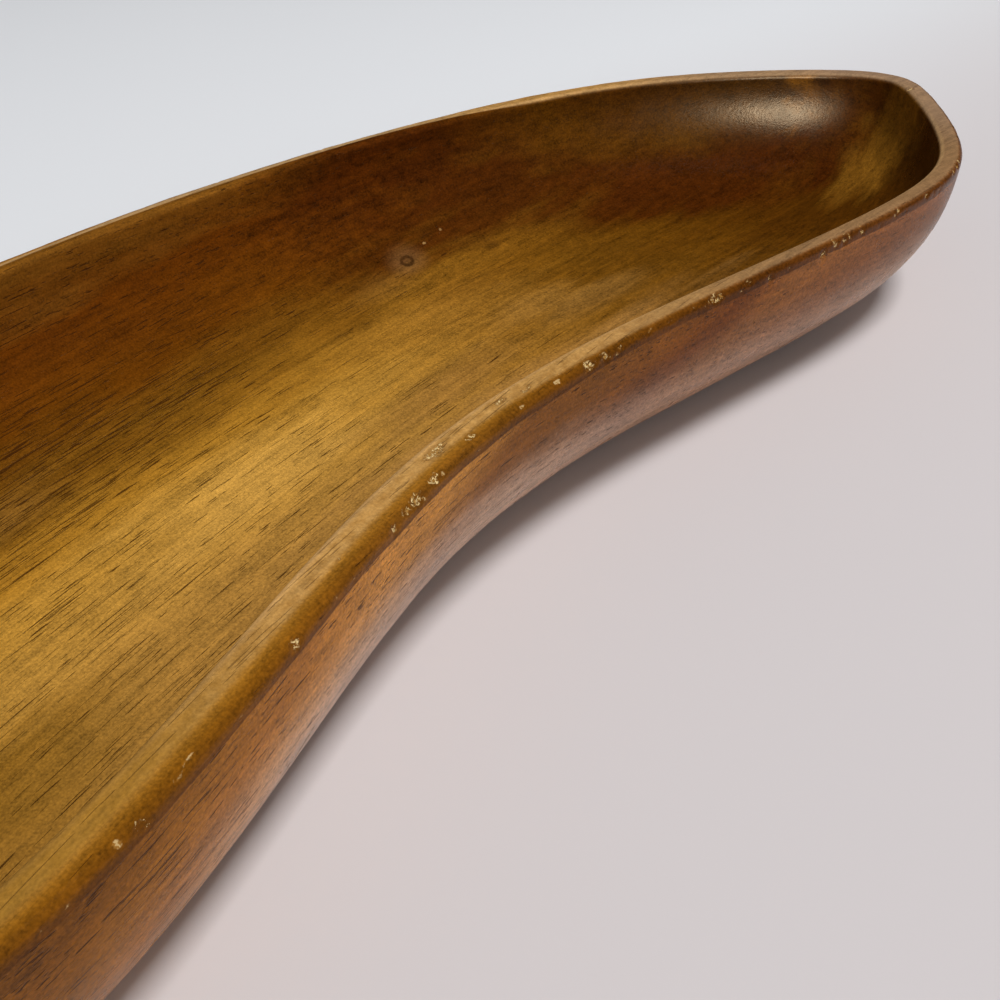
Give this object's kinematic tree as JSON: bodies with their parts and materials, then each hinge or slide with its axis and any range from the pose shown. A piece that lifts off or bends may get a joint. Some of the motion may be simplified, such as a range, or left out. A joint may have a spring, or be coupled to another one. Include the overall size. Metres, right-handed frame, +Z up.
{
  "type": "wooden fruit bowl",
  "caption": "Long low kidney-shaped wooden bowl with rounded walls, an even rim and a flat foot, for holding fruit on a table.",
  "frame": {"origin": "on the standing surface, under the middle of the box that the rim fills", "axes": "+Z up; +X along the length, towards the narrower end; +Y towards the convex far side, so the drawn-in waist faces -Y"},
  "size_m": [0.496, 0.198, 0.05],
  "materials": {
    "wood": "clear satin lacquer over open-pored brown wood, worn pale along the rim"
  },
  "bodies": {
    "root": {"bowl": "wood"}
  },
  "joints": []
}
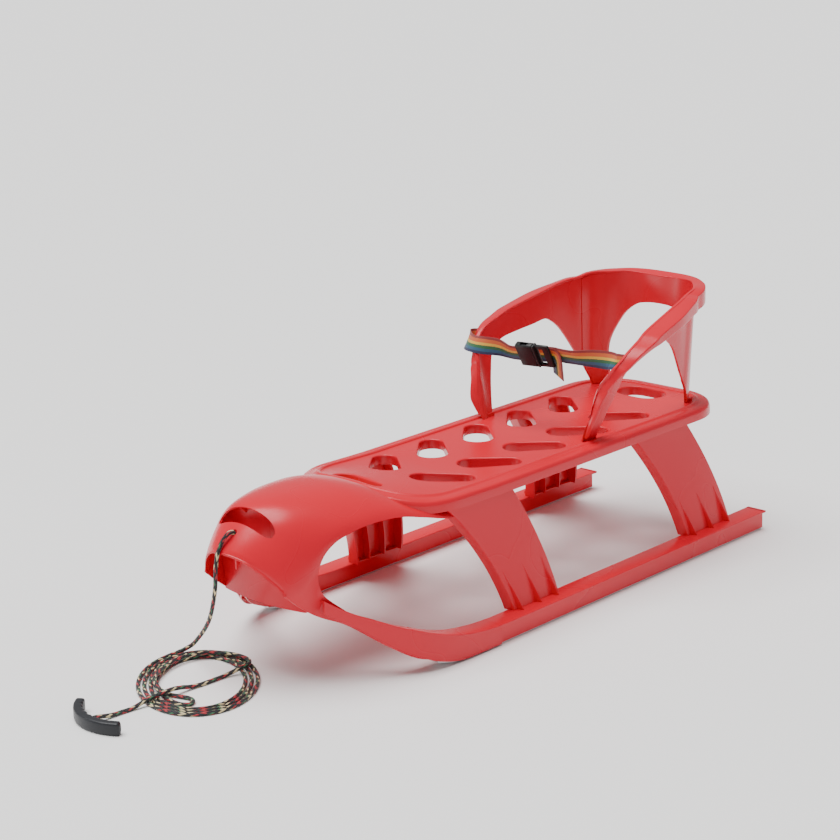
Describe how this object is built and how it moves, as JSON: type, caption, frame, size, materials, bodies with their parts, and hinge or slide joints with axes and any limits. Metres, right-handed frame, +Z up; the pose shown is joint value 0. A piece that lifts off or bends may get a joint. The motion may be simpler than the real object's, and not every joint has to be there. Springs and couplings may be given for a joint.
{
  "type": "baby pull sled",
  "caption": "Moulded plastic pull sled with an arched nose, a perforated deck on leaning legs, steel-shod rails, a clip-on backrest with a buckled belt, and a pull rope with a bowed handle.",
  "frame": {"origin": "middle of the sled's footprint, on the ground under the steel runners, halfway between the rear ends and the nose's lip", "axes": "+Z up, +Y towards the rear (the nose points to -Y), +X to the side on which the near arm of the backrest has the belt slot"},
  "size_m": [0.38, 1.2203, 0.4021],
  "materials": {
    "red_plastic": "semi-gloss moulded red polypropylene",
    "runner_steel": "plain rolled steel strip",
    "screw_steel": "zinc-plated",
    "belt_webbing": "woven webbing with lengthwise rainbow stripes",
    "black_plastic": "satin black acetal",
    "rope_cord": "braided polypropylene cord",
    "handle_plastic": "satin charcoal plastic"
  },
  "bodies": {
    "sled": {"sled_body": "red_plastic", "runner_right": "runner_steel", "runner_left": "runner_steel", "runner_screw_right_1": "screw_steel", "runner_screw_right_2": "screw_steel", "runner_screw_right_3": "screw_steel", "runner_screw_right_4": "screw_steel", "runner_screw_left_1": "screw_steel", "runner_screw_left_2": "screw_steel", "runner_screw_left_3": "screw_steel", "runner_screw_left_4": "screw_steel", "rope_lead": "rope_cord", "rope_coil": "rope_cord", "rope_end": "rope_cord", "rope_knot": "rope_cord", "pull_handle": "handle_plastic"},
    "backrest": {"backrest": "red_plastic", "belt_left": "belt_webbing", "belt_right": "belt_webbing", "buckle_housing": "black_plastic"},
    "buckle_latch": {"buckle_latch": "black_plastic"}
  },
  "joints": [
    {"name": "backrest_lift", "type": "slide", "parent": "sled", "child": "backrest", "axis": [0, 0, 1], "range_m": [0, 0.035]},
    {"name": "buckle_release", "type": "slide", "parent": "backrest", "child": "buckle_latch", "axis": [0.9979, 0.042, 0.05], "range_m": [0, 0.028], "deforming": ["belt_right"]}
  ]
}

──────

- WHAT TO DO: Print the material verbatim, all of it.

- OUTPUT FOR THIS TASK:
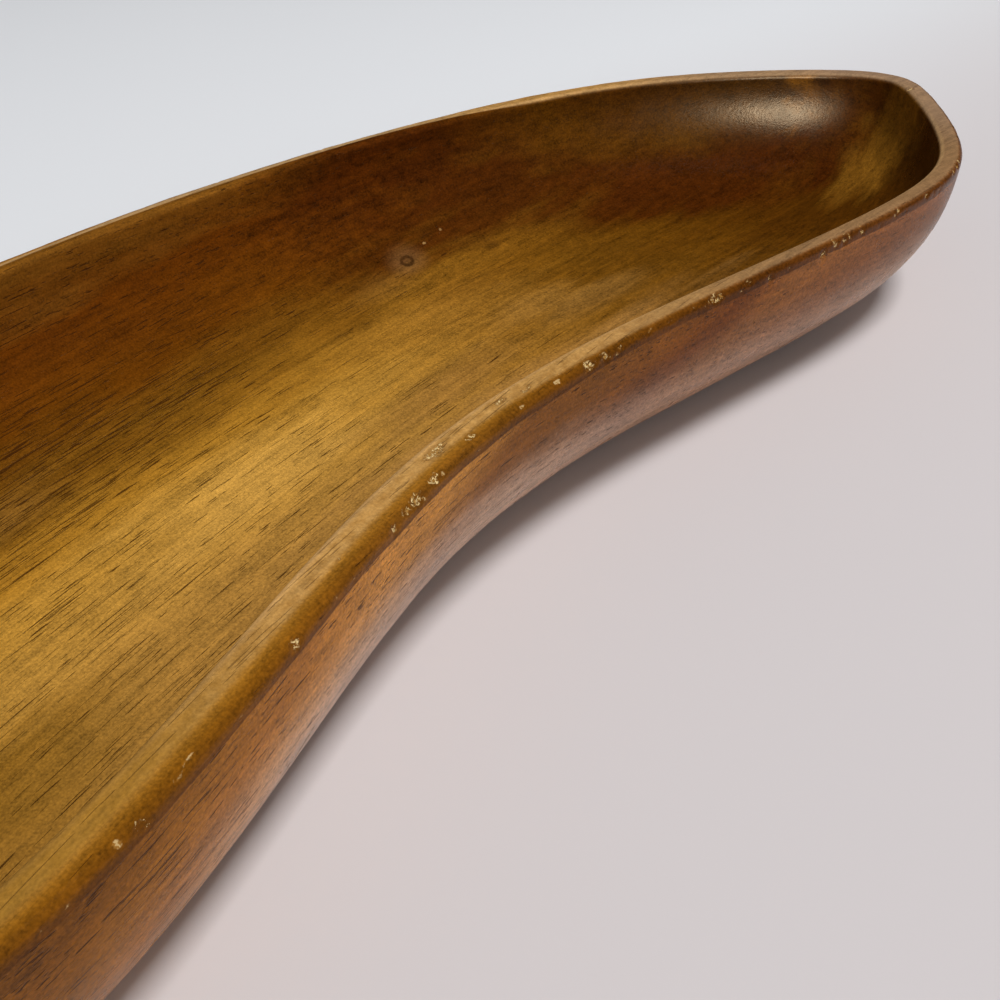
Give this object's kinematic tree as JSON: bodies with their parts and materials, then each hinge or slide with its axis and any range from the pose shown. A piece that lifts off or bends may get a joint. Some of the motion may be simplified, such as a range, or left out. A joint may have a spring, or be coupled to another one. Include the overall size. Metres, right-handed frame, +Z up.
{
  "type": "wooden fruit bowl",
  "caption": "Long low kidney-shaped wooden bowl with rounded walls, an even rim and a flat foot, for holding fruit on a table.",
  "frame": {"origin": "on the standing surface, under the middle of the box that the rim fills", "axes": "+Z up; +X along the length, towards the narrower end; +Y towards the convex far side, so the drawn-in waist faces -Y"},
  "size_m": [0.496, 0.198, 0.05],
  "materials": {
    "wood": "clear satin lacquer over open-pored brown wood, worn pale along the rim"
  },
  "bodies": {
    "root": {"bowl": "wood"}
  },
  "joints": []
}
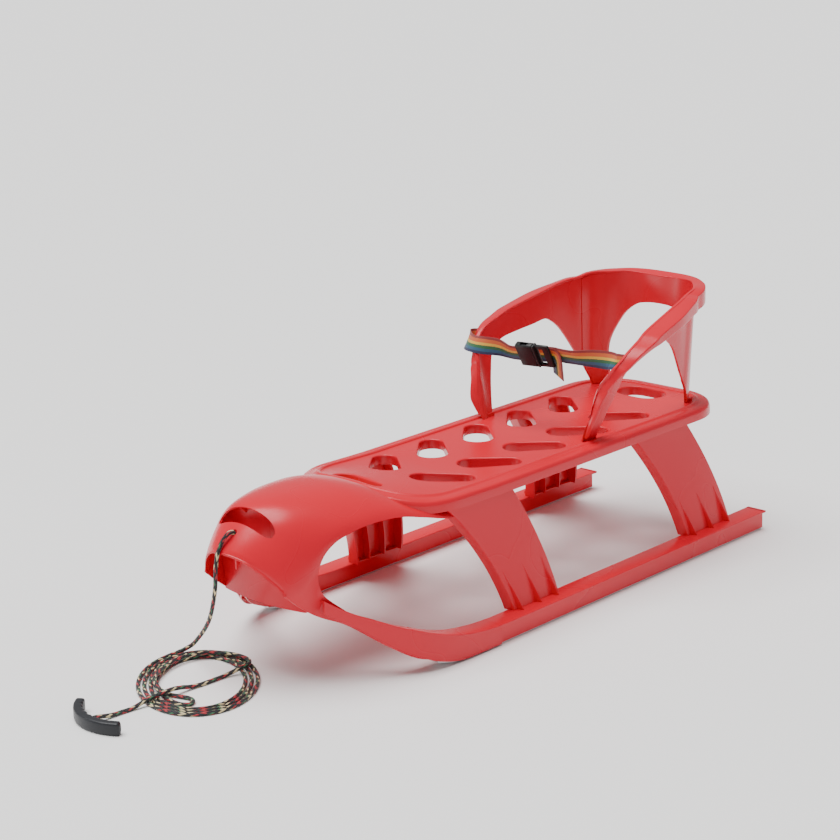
Describe how this object is built and how it moves, as JSON: type, caption, frame, size, materials, bodies with their parts, and hinge or slide joints with axes and any limits. Metres, right-handed frame, +Z up; the pose shown is joint value 0. A piece that lifts off or bends may get a joint. The motion may be simpler than the real object's, and not every joint has to be there. Springs and couplings may be given for a joint.
{
  "type": "baby pull sled",
  "caption": "Moulded plastic pull sled with an arched nose, a perforated deck on leaning legs, steel-shod rails, a clip-on backrest with a buckled belt, and a pull rope with a bowed handle.",
  "frame": {"origin": "middle of the sled's footprint, on the ground under the steel runners, halfway between the rear ends and the nose's lip", "axes": "+Z up, +Y towards the rear (the nose points to -Y), +X to the side on which the near arm of the backrest has the belt slot"},
  "size_m": [0.38, 1.2203, 0.4021],
  "materials": {
    "red_plastic": "semi-gloss moulded red polypropylene",
    "runner_steel": "plain rolled steel strip",
    "screw_steel": "zinc-plated",
    "belt_webbing": "woven webbing with lengthwise rainbow stripes",
    "black_plastic": "satin black acetal",
    "rope_cord": "braided polypropylene cord",
    "handle_plastic": "satin charcoal plastic"
  },
  "bodies": {
    "sled": {"sled_body": "red_plastic", "runner_right": "runner_steel", "runner_left": "runner_steel", "runner_screw_right_1": "screw_steel", "runner_screw_right_2": "screw_steel", "runner_screw_right_3": "screw_steel", "runner_screw_right_4": "screw_steel", "runner_screw_left_1": "screw_steel", "runner_screw_left_2": "screw_steel", "runner_screw_left_3": "screw_steel", "runner_screw_left_4": "screw_steel", "rope_lead": "rope_cord", "rope_coil": "rope_cord", "rope_end": "rope_cord", "rope_knot": "rope_cord", "pull_handle": "handle_plastic"},
    "backrest": {"backrest": "red_plastic", "belt_left": "belt_webbing", "belt_right": "belt_webbing", "buckle_housing": "black_plastic"},
    "buckle_latch": {"buckle_latch": "black_plastic"}
  },
  "joints": [
    {"name": "backrest_lift", "type": "slide", "parent": "sled", "child": "backrest", "axis": [0, 0, 1], "range_m": [0, 0.035]},
    {"name": "buckle_release", "type": "slide", "parent": "backrest", "child": "buckle_latch", "axis": [0.9979, 0.042, 0.05], "range_m": [0, 0.028], "deforming": ["belt_right"]}
  ]
}